As a writer for almost a decade on business in general, and management and leadership in particular, I have met several remarkable individuals who have that unique ability to change the way people think about life and business.
One of the more charismatic is professor Walter Baets, the current Director of the UCT Graduate School of Business (GSB) in South Africa – Baets was Professor of Complexity, Knowledge and Innovation, Associate Dean for Research and MBA Director at Euromed Marseille Ecole de Management before joining the UCT GSB.
Years ago, he declared "business as usual" is no longer the way to achieve sustainable success. “The classical approach to business that we have seen over the last few decades does not appear to work.” This I thought was quite a bold statement at a time when business schools were hunkering down in the trenches as they came under fire from all quarters for creating 'a generation of morally defunct leaders'.
As the past few years unfolded, Baets has made tremendous progress towards his goal of creating a new kind of leader. In a recent piece titled “A new business school curriculum is on the table” he has fleshed out some of these ideas and how these have resulted in new centres of excellence at the business school.
He writes: “The world (and Africa and South Africa) have to take a long-term perspective and should not be tempted into going for the liberal capitalist short-term view of business, performance, and reward that has shown its weaknesses. We have to train our managers instead in certainly thinking (good enough in the short-term) to emergence thinking, necessary to be able to operate in longer term perspectives, uncertainty, complexity, etc.”
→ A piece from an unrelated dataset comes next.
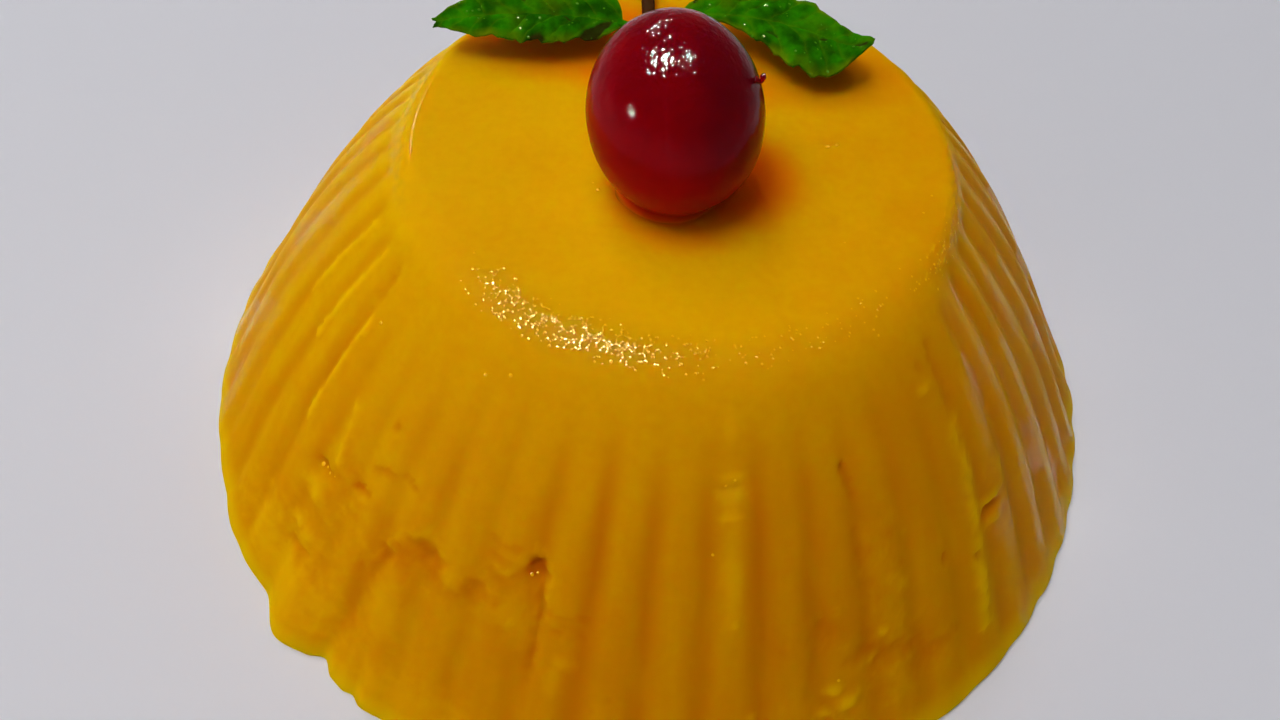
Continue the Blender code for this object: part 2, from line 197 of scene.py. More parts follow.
# Beads of moisture: azimuth, height, radius.
FLANK_BEADS = (
    (-24, 38.1, 0.2), (-28, 37.1, 0.18), (-51, 33.7, 0.22), (10.7, 26.8, 0.17), (-12.8, 22.2, 0.2),
    (-12.0, 22.5, 0.14), (-47.6, 18.4, 0.26), (-46.5, 18.7, 0.16), (-45.4, 18.6, 0.18), (-44.4, 18.9, 0.12),
    (26.5, 11.6, 0.2), (13.6, 33.1, 0.17), (12.2, 32.7, 0.15),
)

# Beads on the flat top: x, y, radius.
TOP_BEADS = (
    (15.6, 2.3, 0.28), (16.6, 2.6, 0.2), (26.4, -3.6, 0.14), (25.4, -6.2, 0.14), (17.3, -11.5, 0.13),
    (-7.8, -8.1, 0.22), (-8.4, -7.2, 0.14),
)

# Fine drops: the piece they lie on, their own name and slot, smallest and largest radius (metres), flatness.
DROPS = (
    ("mango_pudding", "pudding_drops", "pudding", 0.00007, 0.00016, 0.18),
    ("mint_leaf_left_blade", "left_leaf_drops", "mint_leaf", 0.00008, 0.00022, 0.3),
    ("mint_leaf_right_blade", "right_leaf_drops", "mint_leaf", 0.00008, 0.00022, 0.3),
)

# The cherry.
CHERRY_LEAN = (math.radians(-4.2), math.radians(-11.8))
CHERRY_SINK = 1.0 * MM
CHERRY_GAP = 0.3 * MM
CHERRY_CENTRE = Vector((-0.8 * MM, -6.4 * MM, 0))
SCAR_DIRECTION = Vector((0.07, -0.19, 0.98))
CHERRY_ROWS, CHERRY_COLUMNS = 180, 320
NUB_ROWS, NUB_COLUMNS = 26, 20

# The syrup collar, in millimetres: its inner radius, then (share of its width, height) from there out.
SYRUP_COLUMNS = 180
SYRUP_INNER = 2.9
SYRUP_PROFILE = (
    (0.0, -0.3), (0.14, 0.70), (0.50, 0.78), (0.61, 0.58), (0.71, 0.35),
    (0.79, 0.19), (0.86, 0.08), (0.92, 0.0), (0.97, -0.08), (1.0, -0.18),
)

# The mint, as places of (x, y, height over the pudding's top) in millimetres. A leaf's side is (width,
# share of the length where it is widest, droop), and its tip (half width, notch, upward curl).
STALK_POINTS = 24
PETIOLE_WIDTH = 1.0 * MM
STEM_LINE = ((-4.9, 13.1, 2.3), (-5.3, 18.5, 1.3), (-6.4, 26.8, 1.05))
LEAVES = {
    "mint_leaf_left": {
        "line": ((-8.0, 14.6, 3.0), (-18.0, 13.0, 4.2), (-28.4, 10.4, 3.6)),
        "petiole": ((-5.6, 13.7, 2.3), (-6.8, 14.3, 2.7), (-8.6, 14.6, 3.0)),
        "right_side": (6.0, 0.30, -1.0),
        "left_side": (3.6, 0.46, 1.2),
        "tip": (0.55, 0.7, 0.0),
    },
    "mint_leaf_right": {
        "line": ((-1.6, 17.0, 3.0), (8.5, 16.5, 4.2), (19.6, 13.6, 3.2)),
        "petiole": ((-4.2, 13.7, 2.3), (-3.2, 15.2, 2.7), (-1.0, 16.9, 3.0)),
        "right_side": (6.0, 0.76, 1.2),
        "left_side": (4.6, 0.40, -0.6),
        "tip": (0.30, 0.0, 2.0),
    },
}

# Folded places of the leaves, darkened by brown bruises and by painted shade in the folds and the curled tip:
# x, y, half length, half width (mm), turn, how dark.
BRUISES_AND_FOLD_SHADE = (
    (-10.9, 12.4, 2.5, 0.45, 47, 1.0), (-13.8, 12.9, 1.3, 0.14, -8, 0.8), (-16.8, 9.9, 0.9, 0.4, 10, 0.7),
    (-19.1, 14.8, 0.5, 0.3, 0, 0.6), (14.3, 14.4, 0.5, 0.28, 0, 0.8), (8.7, 14.1, 0.7, 0.35, -20, 0.5),
    (6.2, 13.1, 0.3, 0.45, 0, 0.9), (18.3, 13.6, 0.9, 0.5, -35, 0.7), (8.5, 20.0, 0.35, 0.45, 0, 0.6),
    (-0.3, 19.3, 0.4, 0.4, 0, 0.6),
)
LEAF_ROWS = 120
LEAF_COLUMNS = 48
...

“Values should be the drivers for business, profit and/or shareholder value an outcome. That is what made Allan Gray decide to create the Allan Gray Centre for Values Based Leadership at the GSB.”
“Classical European (and US) models do not work for emerging markets, and arguable even no longer for Europe itself. All this strengthened by a disconnection between the financial (and often highly virtual) world and the real economy. Wealth creation cannot continue to go to a limited group of people... We have to give hope to the young, and we do not do it with our classical models.”
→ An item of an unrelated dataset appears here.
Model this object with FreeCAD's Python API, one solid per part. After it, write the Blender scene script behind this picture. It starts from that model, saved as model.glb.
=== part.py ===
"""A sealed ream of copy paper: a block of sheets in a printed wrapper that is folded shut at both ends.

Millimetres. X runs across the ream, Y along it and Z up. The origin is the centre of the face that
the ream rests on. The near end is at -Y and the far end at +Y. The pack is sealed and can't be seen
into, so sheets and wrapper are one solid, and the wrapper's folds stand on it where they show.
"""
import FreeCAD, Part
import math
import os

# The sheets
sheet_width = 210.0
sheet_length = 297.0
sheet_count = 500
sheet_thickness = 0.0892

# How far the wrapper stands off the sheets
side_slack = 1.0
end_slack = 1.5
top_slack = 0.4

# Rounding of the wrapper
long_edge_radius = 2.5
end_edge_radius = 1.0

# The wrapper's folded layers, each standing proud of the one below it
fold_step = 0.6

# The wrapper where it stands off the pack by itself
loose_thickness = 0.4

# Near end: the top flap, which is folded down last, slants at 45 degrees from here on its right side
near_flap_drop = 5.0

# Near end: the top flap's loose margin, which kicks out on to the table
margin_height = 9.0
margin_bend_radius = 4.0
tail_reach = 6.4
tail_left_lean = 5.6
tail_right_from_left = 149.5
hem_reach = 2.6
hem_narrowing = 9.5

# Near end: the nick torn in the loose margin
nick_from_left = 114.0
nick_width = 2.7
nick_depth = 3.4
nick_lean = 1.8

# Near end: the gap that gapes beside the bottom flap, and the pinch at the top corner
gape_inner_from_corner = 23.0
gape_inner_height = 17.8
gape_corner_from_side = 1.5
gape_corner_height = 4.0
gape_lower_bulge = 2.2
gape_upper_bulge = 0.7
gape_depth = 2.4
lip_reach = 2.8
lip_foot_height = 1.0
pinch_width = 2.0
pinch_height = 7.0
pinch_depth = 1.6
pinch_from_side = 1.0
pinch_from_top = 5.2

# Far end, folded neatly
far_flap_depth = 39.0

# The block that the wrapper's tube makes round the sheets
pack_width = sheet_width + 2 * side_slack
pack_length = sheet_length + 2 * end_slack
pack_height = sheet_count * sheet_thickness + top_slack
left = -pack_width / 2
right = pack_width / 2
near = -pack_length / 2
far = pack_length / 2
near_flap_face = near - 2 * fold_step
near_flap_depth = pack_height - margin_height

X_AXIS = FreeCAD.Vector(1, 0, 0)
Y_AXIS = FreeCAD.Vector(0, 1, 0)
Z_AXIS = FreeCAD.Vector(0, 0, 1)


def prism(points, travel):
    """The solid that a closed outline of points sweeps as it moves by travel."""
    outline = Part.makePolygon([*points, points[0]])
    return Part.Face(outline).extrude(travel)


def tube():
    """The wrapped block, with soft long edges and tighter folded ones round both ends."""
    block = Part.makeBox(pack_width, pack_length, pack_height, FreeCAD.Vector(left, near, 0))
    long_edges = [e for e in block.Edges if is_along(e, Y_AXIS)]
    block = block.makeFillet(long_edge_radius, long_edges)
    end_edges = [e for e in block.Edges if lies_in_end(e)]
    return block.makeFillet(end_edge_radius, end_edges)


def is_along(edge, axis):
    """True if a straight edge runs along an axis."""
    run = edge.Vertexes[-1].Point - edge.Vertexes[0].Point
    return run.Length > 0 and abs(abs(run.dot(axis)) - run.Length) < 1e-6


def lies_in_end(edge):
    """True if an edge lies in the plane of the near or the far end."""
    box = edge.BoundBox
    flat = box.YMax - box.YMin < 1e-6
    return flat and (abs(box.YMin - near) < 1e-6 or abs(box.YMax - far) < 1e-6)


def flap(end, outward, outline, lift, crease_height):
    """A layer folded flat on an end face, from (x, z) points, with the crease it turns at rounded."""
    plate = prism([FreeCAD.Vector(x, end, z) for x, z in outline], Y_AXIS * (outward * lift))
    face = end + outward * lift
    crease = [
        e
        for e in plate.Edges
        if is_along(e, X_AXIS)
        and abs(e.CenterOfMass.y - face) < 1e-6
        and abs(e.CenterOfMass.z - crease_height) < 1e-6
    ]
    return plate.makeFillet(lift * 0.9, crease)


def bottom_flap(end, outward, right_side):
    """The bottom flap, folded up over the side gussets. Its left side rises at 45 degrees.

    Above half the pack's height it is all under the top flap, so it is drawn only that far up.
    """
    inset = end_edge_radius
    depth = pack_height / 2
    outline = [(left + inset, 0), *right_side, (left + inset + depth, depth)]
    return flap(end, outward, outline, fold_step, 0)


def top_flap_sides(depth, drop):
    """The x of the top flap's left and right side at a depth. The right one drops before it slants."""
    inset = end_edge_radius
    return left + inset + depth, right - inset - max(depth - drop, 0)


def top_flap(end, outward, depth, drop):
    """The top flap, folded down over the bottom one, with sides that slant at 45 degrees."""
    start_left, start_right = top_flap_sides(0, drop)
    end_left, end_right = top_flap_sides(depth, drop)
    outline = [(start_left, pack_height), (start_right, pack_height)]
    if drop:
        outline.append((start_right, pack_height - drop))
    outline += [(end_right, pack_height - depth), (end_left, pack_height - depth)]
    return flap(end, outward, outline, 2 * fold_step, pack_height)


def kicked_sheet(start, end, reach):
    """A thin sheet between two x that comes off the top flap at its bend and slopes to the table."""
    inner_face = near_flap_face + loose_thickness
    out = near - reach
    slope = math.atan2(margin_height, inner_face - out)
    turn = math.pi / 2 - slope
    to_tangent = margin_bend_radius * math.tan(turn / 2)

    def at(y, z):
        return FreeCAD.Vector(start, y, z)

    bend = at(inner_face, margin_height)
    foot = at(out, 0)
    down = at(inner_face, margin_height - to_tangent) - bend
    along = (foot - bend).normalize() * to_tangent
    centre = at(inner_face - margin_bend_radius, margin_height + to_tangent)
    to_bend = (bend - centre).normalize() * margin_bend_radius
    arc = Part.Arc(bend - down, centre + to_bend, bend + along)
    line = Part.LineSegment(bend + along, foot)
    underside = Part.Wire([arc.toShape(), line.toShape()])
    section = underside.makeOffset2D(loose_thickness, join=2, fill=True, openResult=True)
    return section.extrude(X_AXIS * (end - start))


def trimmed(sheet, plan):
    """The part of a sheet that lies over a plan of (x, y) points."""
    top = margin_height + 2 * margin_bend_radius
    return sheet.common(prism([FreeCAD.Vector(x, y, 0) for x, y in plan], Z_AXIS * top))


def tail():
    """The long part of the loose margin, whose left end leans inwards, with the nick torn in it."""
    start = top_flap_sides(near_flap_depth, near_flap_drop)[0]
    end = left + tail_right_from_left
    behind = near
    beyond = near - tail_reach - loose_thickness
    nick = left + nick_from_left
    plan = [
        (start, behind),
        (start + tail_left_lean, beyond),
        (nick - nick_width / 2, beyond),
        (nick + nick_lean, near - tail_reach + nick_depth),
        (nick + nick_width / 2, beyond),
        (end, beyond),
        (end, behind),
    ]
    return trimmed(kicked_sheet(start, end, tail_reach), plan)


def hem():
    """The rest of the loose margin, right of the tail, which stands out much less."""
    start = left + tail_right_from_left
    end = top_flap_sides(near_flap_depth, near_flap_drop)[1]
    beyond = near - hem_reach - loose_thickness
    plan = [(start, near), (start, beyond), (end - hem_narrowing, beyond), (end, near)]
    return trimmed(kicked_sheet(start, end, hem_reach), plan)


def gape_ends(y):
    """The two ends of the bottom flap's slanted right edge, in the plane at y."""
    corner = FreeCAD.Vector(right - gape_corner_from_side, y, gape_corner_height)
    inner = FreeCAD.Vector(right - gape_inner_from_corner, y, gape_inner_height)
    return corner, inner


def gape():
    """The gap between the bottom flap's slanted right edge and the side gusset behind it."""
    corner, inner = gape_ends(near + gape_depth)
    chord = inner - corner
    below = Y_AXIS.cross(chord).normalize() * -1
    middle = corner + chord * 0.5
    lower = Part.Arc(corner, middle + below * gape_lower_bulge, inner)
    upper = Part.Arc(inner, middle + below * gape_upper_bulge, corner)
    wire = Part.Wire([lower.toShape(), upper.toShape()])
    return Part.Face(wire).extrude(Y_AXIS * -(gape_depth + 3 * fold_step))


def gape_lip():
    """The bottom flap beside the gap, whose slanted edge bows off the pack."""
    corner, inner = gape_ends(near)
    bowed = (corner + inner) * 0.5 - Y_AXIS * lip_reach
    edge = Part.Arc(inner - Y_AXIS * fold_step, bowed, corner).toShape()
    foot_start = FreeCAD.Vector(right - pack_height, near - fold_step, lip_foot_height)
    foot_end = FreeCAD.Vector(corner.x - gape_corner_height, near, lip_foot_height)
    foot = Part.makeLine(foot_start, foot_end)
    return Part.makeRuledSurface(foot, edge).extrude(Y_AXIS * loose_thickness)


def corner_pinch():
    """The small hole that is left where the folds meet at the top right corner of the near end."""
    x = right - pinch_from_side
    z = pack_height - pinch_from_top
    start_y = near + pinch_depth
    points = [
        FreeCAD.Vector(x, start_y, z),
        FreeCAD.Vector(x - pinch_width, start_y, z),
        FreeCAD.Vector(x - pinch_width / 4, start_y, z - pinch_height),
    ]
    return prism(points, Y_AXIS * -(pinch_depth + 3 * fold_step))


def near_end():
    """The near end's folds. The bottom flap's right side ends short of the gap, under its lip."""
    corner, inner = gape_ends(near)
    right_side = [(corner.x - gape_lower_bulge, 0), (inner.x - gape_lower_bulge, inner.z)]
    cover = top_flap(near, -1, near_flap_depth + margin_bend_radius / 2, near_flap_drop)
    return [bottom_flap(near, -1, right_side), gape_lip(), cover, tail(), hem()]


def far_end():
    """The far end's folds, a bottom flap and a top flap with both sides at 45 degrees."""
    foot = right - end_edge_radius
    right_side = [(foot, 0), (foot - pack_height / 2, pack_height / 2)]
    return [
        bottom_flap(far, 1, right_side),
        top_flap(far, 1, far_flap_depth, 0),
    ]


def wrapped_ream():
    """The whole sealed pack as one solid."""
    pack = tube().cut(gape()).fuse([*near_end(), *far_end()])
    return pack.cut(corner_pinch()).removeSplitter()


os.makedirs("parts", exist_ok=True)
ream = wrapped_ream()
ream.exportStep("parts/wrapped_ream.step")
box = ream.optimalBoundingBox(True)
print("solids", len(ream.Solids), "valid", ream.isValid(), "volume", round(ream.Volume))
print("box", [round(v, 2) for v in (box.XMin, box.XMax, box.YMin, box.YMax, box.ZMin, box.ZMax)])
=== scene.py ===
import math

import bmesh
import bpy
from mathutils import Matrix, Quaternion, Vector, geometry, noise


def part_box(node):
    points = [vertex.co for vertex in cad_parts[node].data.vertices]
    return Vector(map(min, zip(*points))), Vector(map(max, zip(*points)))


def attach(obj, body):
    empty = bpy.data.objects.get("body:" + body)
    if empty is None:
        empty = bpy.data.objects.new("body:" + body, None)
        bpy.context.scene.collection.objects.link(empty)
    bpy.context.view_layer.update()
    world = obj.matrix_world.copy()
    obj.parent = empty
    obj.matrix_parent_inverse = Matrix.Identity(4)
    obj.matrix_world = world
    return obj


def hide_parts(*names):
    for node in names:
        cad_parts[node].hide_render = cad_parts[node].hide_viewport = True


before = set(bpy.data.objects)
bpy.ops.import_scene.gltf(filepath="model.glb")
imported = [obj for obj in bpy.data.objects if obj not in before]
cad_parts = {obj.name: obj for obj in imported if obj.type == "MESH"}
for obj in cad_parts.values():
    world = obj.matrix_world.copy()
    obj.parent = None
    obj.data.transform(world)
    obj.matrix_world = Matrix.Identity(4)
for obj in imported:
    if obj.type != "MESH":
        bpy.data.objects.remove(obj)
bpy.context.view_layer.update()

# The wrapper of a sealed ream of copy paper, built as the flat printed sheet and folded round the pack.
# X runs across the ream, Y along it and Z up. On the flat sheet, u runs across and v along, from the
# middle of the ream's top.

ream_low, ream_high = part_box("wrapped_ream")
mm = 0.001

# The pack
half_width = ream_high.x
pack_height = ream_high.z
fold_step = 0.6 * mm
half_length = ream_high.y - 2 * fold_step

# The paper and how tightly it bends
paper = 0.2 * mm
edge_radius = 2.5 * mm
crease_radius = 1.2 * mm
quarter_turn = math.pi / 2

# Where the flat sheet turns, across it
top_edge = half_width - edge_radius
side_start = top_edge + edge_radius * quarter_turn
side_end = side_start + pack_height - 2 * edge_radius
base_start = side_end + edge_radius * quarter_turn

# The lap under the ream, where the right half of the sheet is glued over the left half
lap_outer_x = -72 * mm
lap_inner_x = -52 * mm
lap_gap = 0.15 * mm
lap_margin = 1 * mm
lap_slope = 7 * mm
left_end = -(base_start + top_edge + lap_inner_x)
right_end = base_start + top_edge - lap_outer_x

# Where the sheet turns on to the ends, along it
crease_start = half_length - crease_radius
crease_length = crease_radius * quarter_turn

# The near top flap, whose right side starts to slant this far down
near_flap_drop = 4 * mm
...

Interestingly, this is now being echoed in developed markets like the US – changes are indeed afoot in business schools – tradition it would appear is beginning to count for less. Harvard Business Review recently ran an issue special feature on The Good Company.
In it, Rosabeth Moss Kanter gives her perspective on the matter by arguing that:
“It’s time that beliefs and theories about business catch up with the way great companies operate and how they see their role in the world today. Traditionally, economists and financiers have argued that the sole purpose of business is to make money – the more the better. That conveniently narrow image, deeply embedded in the American capitalist system, moulds the actions of most corporations, constraining them to focus on maximising short-term profits and delivering returns to shareholders. Their decisions are expressed in financial terms.”
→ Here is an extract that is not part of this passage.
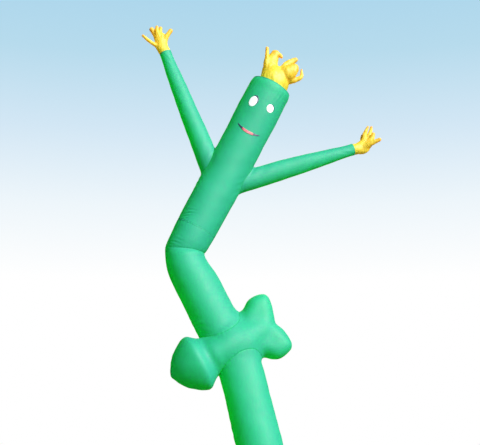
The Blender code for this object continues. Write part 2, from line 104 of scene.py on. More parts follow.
# An arm's radius at distances from its cuff.
ARM_PLACES_ALONG = (0.000, 0.050, 0.260, 0.520, 0.840, 1.200, 1.640)
ARM_RADII = (0.0665, 0.0650, 0.0780, 0.0920, 0.1060, 0.1150, 0.1250)
ARM_LENGTH = ARM_PLACES_ALONG[-1]
ArmPlace = namedtuple("ArmPlace", "shoulder cuff")
ARM_PLACES = {
    "arm_left": ArmPlace((-0.663, 0.085, 4.538), (-1.262, 0.080, 6.071)),
    "arm_right": ArmPlace((-0.669, 0.085, 4.526), (0.829, 0.300, 5.026)),
}

# The arrow: its middle, how far it points down (degrees) and towards the viewer.
ARROW_CENTRE = np.array([-0.545, -0.050, 2.836])
ARROW_DROP = 27.8
ARROW_TOWARDS_VIEWER = 10.0

# The blown-up head of the arrow: how far along the way it points, and half its width there.
ARROW_HEAD = [
    (0.676, 0.000), (0.672, 0.014), (0.638, 0.078), (0.585, 0.158), (0.510, 0.228),
    (0.440, 0.275), (0.400, 0.293), (0.372, 0.298), (0.346, 0.288), (0.318, 0.264),
    (0.285, 0.238), (0.240, 0.216), (0.180, 0.202), (0.000, 0.190),
]

# A strand of a blown-up form: points along its middle and half its width and depth there.
Knot = namedtuple("Knot", "across height depth half_width half_depth")


def knots(*rows):
    return [Knot(*row) for row in rows]


LEFT_PALM = knots((0.014, -0.045, 0.000, 0.059, 0.059), (0.000, 0.001, 0.000, 0.061, 0.061),
                  (-0.030, 0.055, 0.000, 0.066, 0.056), (-0.045, 0.110, 0.000, 0.069, 0.048),
                  (-0.058, 0.175, 0.000, 0.066, 0.040))
LEFT_FINGERS = [
    knots((-0.050, 0.060, -0.010, 0.028, 0.024), (-0.150, 0.108, -0.030, 0.020, 0.020),
          (-0.248, 0.184, -0.045, 0.014, 0.014)),
    knots((-0.085, 0.180, 0.010, 0.042, 0.030), (-0.127, 0.245, 0.015, 0.033, 0.028),
          (-0.155, 0.278, 0.010, 0.029, 0.026)),
    knots((-0.078, 0.190, -0.010, 0.034, 0.030), (-0.095, 0.255, -0.015, 0.024, 0.024),
          (-0.098, 0.300, -0.010, 0.019, 0.018)),
    knots((-0.055, 0.190, 0.020, 0.033, 0.028), (-0.062, 0.258, 0.030, 0.023, 0.022),
          (-0.061, 0.306, 0.035, 0.018, 0.017)),
    knots((-0.020, 0.120, 0.000, 0.038, 0.030), (0.018, 0.195, -0.015, 0.027, 0.025),
          (0.058, 0.254, -0.020, 0.023, 0.021)),
]

RIGHT_PALM = knots((-0.045, -0.012, -0.006, 0.059, 0.059), (0.001, 0.000, 0.000, 0.061, 0.061),
                   (0.052, 0.010, 0.006, 0.064, 0.057), (0.105, 0.028, 0.012, 0.076, 0.050),
                   (0.142, 0.068, 0.018, 0.070, 0.042))
RIGHT_FINGERS = [
    knots((0.130, 0.032, -0.020, 0.038, 0.030), (0.213, 0.066, -0.050, 0.026, 0.025),
          (0.282, 0.094, -0.065, 0.022, 0.022)),
    knots((0.118, 0.075, 0.020, 0.036, 0.030), (0.130, 0.170, 0.010, 0.027, 0.024),
          (0.168, 0.258, 0.000, 0.013, 0.013)),
    knots((0.155, 0.090, 0.030, 0.034, 0.028), (0.192, 0.185, 0.040, 0.024, 0.022),
          (0.213, 0.268, 0.045, 0.013, 0.013)),
    knots((0.168, 0.070, 0.000, 0.038, 0.030), (0.208, 0.125, -0.010, 0.027, 0.025),
          (0.226, 0.172, -0.015, 0.019, 0.019)),
    knots((0.120, 0.080, 0.045, 0.030, 0.028), (0.106, 0.135, 0.055, 0.021, 0.021),
          (0.112, 0.172, 0.060, 0.016, 0.016)),
]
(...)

“I say convenient because this lopsided logic forces companies to blank out the fact that they command enormous resources that influence the world for better or worse and that their strategies shape the lives of the employees, partners, and consumers on whom they depend. Above all, the traditional view of business doesn’t capture the way great companies think their way to success. Those firms believe that business is an intrinsic part of society, and they acknowledge that, like family, government, and religion, it has been one of society’s pillars since the dawn of the industrial era. Great companies work to make money, of course, but in their choices of how to do so, they think about building enduring institutions. They invest in the future while being aware of the need to build people and society.”
“Rather than viewing organisational processes as ways of extracting more economic value, great companies create frameworks that use societal value and human values as decision-making criteria.”
Baets points out that business schools have a vital role to play in this, and need to change what they teach:
“Business schools should contribute to training managers with a different value set, with a different set of skills and a different kind of motivation. And I think it is the responsibility of business schools to contribute to this.”
The question remains though if this will be enough to make a significant dent in what has been described as a global polycrisis – which includes increasing urbanisation, unequal development, fossil fuel dependency, climate change, ecosystem exploitation and financial insecurity.
Perhaps only time will tell if the next generation of leaders can mend the mistakes of our past.